Netflix might not have been welcome at the Cannes Film Festival this year, but it and other streaming platforms will take center stage further along the Mediterranean coast at this month’s Monte Carlo Television Festival.
Known for its glamorous location, red carpets and press junkets, the festival opens June 15 with the world premiere of Amazon Prime Original series “Tom Clancy’s Jack Ryan,” from Paramount Television and Skydance Television.
The presence of the streaming services can be felt throughout the program of the festival, which sees itself as a key European launch pad for U.S. and international dramas.
The president of the fiction jury is Netflix board director (and former Disney exec) Anne Sweeney. Nominated shows include Amazon’s “The Marvelous Mrs. Maisel” and “Comrade Detective,” and Netflix co-production “The End of the F***ing World.”
Set up in 1961 by Monaco’s Prince Rainier, whose marriage to actress Grace Kelly lent an aura of showbiz glamour to the tiny but wealthy principality, Monte Carlo bills itself as the longest- running TV festival in the world. Prince Rainier’s son Albert II is the festival’s honorary president.
In a sign that the veteran festival is adapting to a fast-changing TV landscape, chief executive Laurent Puons says he is happy to embrace the new digital players. “If I can open the festival with content from a digital platform like Amazon, it’s a plus.” The future, he says, is “more oriented” to digital platforms than channels.
A former professional boxer, Puons took over running the Monte Carlo Television Festival in 2012, and also heads up a range of other events in Monaco, such as sports media conference Sportel. Since arriving, Puons has re-orientated the festival. Its proximity to MipTV and the Cannes Film Festival meant it was hard to attract the program financiers, buyers and sellers that are the lifeblood of such events, says Puons.
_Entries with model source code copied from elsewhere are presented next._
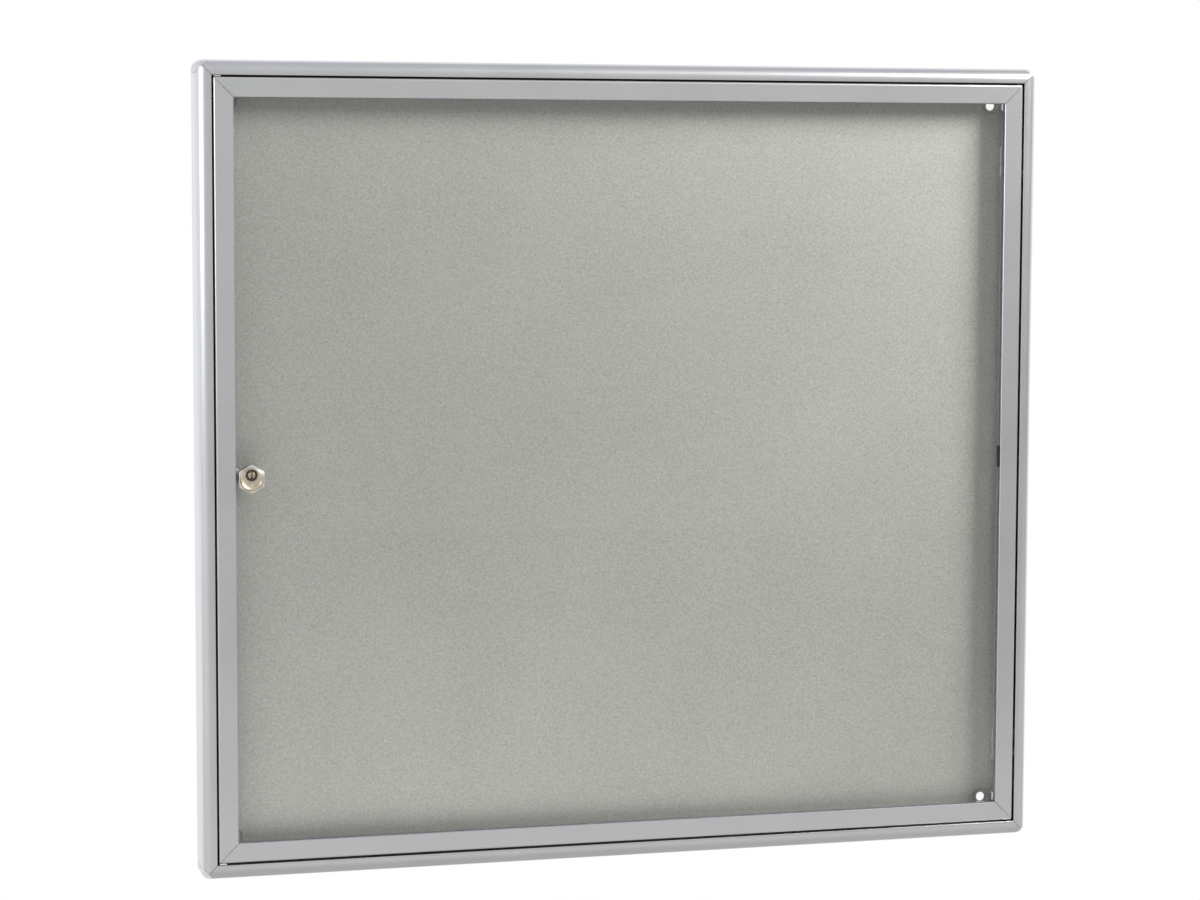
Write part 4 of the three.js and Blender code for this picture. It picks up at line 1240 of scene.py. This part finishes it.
@dataclass
class PanScrew:
    """A pan head screw with a cross recess, its head forward and its shank to the wall."""

    shank: float = 0.0014  # radius
    length: float = 0.0046
    head: float = 0.0026  # radius
    height: float = 0.0014
    recess: float = 0.0028  # length of the cross

    def pattern(self) -> Piece:
        """Turns the screw, with a few rolled grooves, and cuts the cross into its head.

        Returns:
            The screw.
        """
        thread = self.shank * 0.09
        profile = [(0.0, -self.length), (self.shank * 0.6, -self.length)]
        turns = 7
        rolled = self.length - self.shank * 0.9
        for i in range(turns):
            root = -self.length + self.shank * 0.5 + rolled * i / turns
            profile += [(self.shank - thread, root), (self.shank, root + rolled / turns / 2)]
        crown = [
            (self.head * math.cos(a), self.height * (0.35 + 0.65 * math.sin(a)))
            for a in map(math.radians, (0.0, 18.0, 36.0, 54.0, 72.0))
        ]
        profile += [(self.shank, 0.0), (self.head, 0.0), *crown, (0.0, self.height)]
        piece = Bench.turned(profile, 28)
        floor = self.height * 0.42
        half, thin = self.recess / 2, self.recess * 0.11
        cross = [(-half, -thin), (half, -thin), (half, thin), (-half, thin)]
        for angle in (0.0, QUARTER):
            slot = plate(cross, floor, self.height - floor + OVERRUN)
            slot.data.transform(Matrix.Rotation(angle, 4, "Y"))
            Bench.cut(piece, slot)
        return piece


# Hinges


@dataclass
class Hinges:
    """Two butt hinges hidden between the case and the door, with pins and screws."""

    z: float = 0.2624  # of both hinges from the middle
    half: float = 0.014  # half of a leaf's length
    knuckle: float = 0.006  # half of the middle knuckle's length, its gaps included
    gap: float = 0.00015  # between two knuckles
    axis_inset: float = 0.0173  # pin axis from the case's outer side
    axis_forward: float = 0.0262
    leaf: float = 0.0015  # thickness
    knuckle_radius: float = 0.0022
    pin_radius: float = 0.0012
    bore_radius: float = 0.00125
    case_start: float = 0.004  # outer end of the case leaf, from the case's outer side
    stop_face: float = 0.0176  # front of the door stop, with the seat's gap
    door_rear: float = 0.0209  # rear of the door profile, with the seat's gap
    door_inset: float = 0.0141  # outer side of the door, from the case's outer side
    door_reach: float = 0.0171  # free end of the door leaf, from the door's outer side
    worn_edge: float = 0.0012  # bevel of the door leaf's free end
    screw_z: float = 0.009  # of both screws from a hinge's middle
    case_screw_inset: float = 0.0095  # from the case's outer side
    door_screw_inset: float = 0.007  # from the door's outer side

    def knuckled(self, piece: Piece, reach: float, ends: Sequence[Point2], inset: float) -> None:
        """Joins knuckles to a leaf, each with the web that carries it.

        Args:
            piece: The leaf.
            reach: Where the webs start, forward from the wall.
            ends: The start and end of each knuckle.
            inset: The axis's distance inward.
        """
        near, far = inset - self.leaf / 2, inset + self.leaf / 2
        tip = self.axis_forward
        for start, end in ends:
            web = [(near, reach), (far, reach), (far, tip), (near, tip)]
            tube = ring((inset, tip), self.knuckle_radius, 36)
            Bench.join(piece, bar(web, start, end), bar(tube, start, end))

    def bored(self, piece: Piece, inset: float, hole_inset: float, rear: float) -> Piece:
        """Bores a leaf's knuckles and makes its two screw holes.

        Args:
            piece: The leaf with its knuckles.
            inset: The axis's distance inward.
            hole_inset: The screws' distance inward.
            rear: The leaf's rear face.

        Returns:
            The same leaf.
        """
        bore = ring((inset, self.axis_forward), self.bore_radius, 32)
        Bench.cut(piece, bar(bore, -self.half - OVERRUN, self.half + OVERRUN))
        for along in (-self.screw_z, self.screw_z):
            Bench.cut(piece, drill(along, hole_inset, SCREW_HOLE, rear, rear + self.leaf, 24))
        return piece

    def case_leaf(self) -> Piece:
        """Makes the leaf that is screwed to the door stop, with the middle knuckle.

        Returns:
            The leaf.
        """
        far = self.axis_inset + self.leaf / 2
        shape = rounded_box((-self.half, self.case_start), (self.half, far), 0.002)
        piece = plate(shape, self.stop_face, self.leaf)
        half = self.knuckle - self.gap
        self.knuckled(piece, self.stop_face, ((-half, half),), self.axis_inset)
        return self.bored(piece, self.axis_inset, self.case_screw_inset, self.stop_face)

    def door_leaf(self) -> Piece:
        """Makes the leaf behind the door profile, with the two outer knuckles.

        Returns:
            The leaf.
        """
        inset = self.axis_inset - self.door_inset
        near, far = inset - self.leaf / 2, inset + self.leaf / 2
        rear = self.door_rear - self.leaf
        shape = rounded_box((-self.half, near), (self.half, self.door_reach), 0.0012)
        piece = plate(shape, rear, self.leaf)
        half = self.knuckle + self.gap
        slot = rounded_box((-half, -0.004), (half, far + 0.0009), 0.0006)
        Bench.cut(piece, plate(slot, rear - OVERRUN, self.leaf + 2 * OVERRUN))
        end, front = self.door_reach - 1e-5, 1e-5 - self.door_rear
        Bench.bevel(
            piece, self.worn_edge, 1, lambda a, b: min(a.z, b.z) > end and max(a.y, b.y) < front
        )
        self.knuckled(piece, rear, ((-self.half, -half), (half, self.half)), inset)
        return self.bored(piece, inset, self.door_screw_inset, rear)

    def pin(self) -> Piece:
        """Turns the pin, with a domed head on top and a rounded tip.

        Returns:
            The pin, along X.
        """
        head, top, flare = 0.0019, self.half + 0.0008, self.half + 0.0001
        dome = [
            (head * math.cos(a), top - 0.0004 * (1 - math.sin(a)))
            for a in map(math.radians, (0, 30, 60))
        ]
        piece = Bench.turned([
            (0.0, -self.half), (self.pin_radius * 0.7, -self.half),
            (self.pin_radius, 0.0004 - self.half), (self.pin_radius, flare), (head, flare), *dome,
            (0.0, top),
        ], 32)
        piece.data.transform(Matrix.Rotation(QUARTER, 4, "Z"))
        inset = self.axis_inset - self.door_inset
        piece.data.transform(Matrix.Translation((0.0, -self.axis_forward, inset)))
        return piece

    def build(self, screw: Piece) -> None:
        """Makes both hinges.

        Args:
            screw: The screw that is copied.
        """
        case_side, door_side = CASE.placed(Side.RIGHT), DOOR.placed(Side.RIGHT)
        patterns = (
            (self.case_leaf(), "case", case_side, "case_leaf", "leaf_on_case", ZINC_FINISH),
            (self.door_leaf(), "door", door_side, "door_leaf", "leaf_on_door", LEAF_FINISH),
            (self.pin(), "door", door_side, "pin", "pivot_pin", ZINC_FINISH),
        )
        case_seat = self.stop_face + self.leaf + 0.0001
        door_seat = self.door_rear - self.leaf - 0.0001
        turned_over = Matrix.Rotation(math.pi, 4, "X")
        screws = (
            ("case", case_side, case_seat, self.case_screw_inset, Matrix()),
            ("door", door_side, door_seat, self.door_screw_inset, turned_over),
        )
        for word, z in (("upper", self.z), ("lower", -self.z)):
            for pattern, body, side, node, name, finish in patterns:
                piece = Bench.copy(pattern, side @ Matrix.Translation((z, 0.0, 0.0)))
                Bench.done(piece, f"hinge_{name}_{word}", finish, body, [f"hinge_{node}_{word}"])
            for end, offset in (("upper", self.screw_z), ("lower", -self.screw_z)):
                for body, side, seat, inset, turn in screws:
                    place = Matrix.Translation((z + offset, -seat, inset))
                    piece = Bench.copy(screw, side @ (place @ turn))
                    node = f"hinge_{word}_{body}_screw_{end}"
                    Bench.done(piece, f"{node}_made", ZINC_FINISH, body, [node])
        for pattern, *_ in patterns:
            bpy.data.objects.remove(pattern)


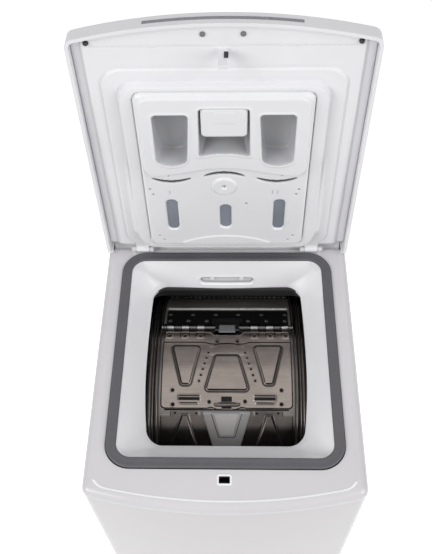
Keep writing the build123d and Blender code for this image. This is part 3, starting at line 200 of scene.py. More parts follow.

So the Monte Carlo Television Festival is now aimed firmly at the viewing public. It’s now a B2C rather than a B2B event, says Puons: “I was sure the public could help the festival grow up.”
Puons pitches the festival as a European platform for American studios to promote shows and talent, noting that series such as “Grey’s Anatomy,” “Lost,” “Desperate Housewives” and “Game of Thrones” have all launched at Monte Carlo.
“Now the format of the festival is very simple. It is the ideal place for studios from all over the world to promote and communicate about their shows and talent to the public and to the media,” he says. More than 200 international journalists are expected to attend this year’s edition.
To underline its public-facing credentials, the festival launched an interactive strand last year called Behind the Scenes, which sees the cast and creators of a show explain to the public how it is produced and directed. This year producer Dick Wolf will host a Behind the Scenes with stars from his shows, including “Law & Order: Special Victims Unit” and “Chicago Fire.”
Unlike many events that try their hardest to keep fans at arm’s length, the Monte Carlo Television Festival is very much open to the public. Puons says that up to 8,000 people tread the red carpet, attending screenings, autograph signings and meet-the-fans events. For example, the public will be able to meet with the talent of Freeform’s “Marvel’s Cloak & Dagger” and “The Bold Type.” Other TV stars attending include Pedro Alonso (“La Casa de Papel”) and Neal McDonough (“DC’s Legends of Tomorrow”). Justin Prentice (“13 Reasons Why”), Ioan Gruffudd (“Harrow”), Colman Domingo (“Fear the Walking Dead”) and Darren Criss (“American Crime Story: The Assassination of Gianni Versace”) will also represent their series.
The heart of the festival, however, remains the competition, which is split into two sections: fiction and news. While Sweeney heads the fiction category, the news category jury is led by Sky News special correspondent Alex Crawford.
There are 38 programs nominated from 18 countries vying for the festival’s Golden Nymph Awards. “For me, the competition is a good way to get an overview of international production, not only from the USA, but all over the world,” says Puons.
For example, the drama series category contains shows from seven countries: “The Good Fight” (U.S.), “Hotel Beau Sejour” (Belgium), “Cardinal” (Canada), “Below the Surface” (Denmark), “The Money Heist” (Spain), “The Frozen Dead” (France) and “Liar” (U.K.).
The comedy category, meanwhile, has Amazon Studios’ “Comrade Detective” (Romania, U.S.) up against “The Case” (Sweden), “Freefall” (Canada), “The End of the F***ing World” (U.K.), “The Marvelous Mrs. Maisel” (U.S.) and “This Country” (U.K.).
Other prizes will be awarded in categories including long fiction, documentary, live breaking news, TV news and the Prince Rainier III special prize.
In recent years, Monte Carlo has tried to reduce the number of nominees in a bid to focus on quality over quantity. Where there once might have been 18 nominees in each category, now there is a maximum of seven.
Casting his eye across the contenders, Puons notes that the standard of European production is getting better and better. But he thinks the U.S. productions come with a higher level of onscreen talent, particularly now that so many film actors and actresses are crossing over into television. “For me, the plus for American production is the talent,” he says.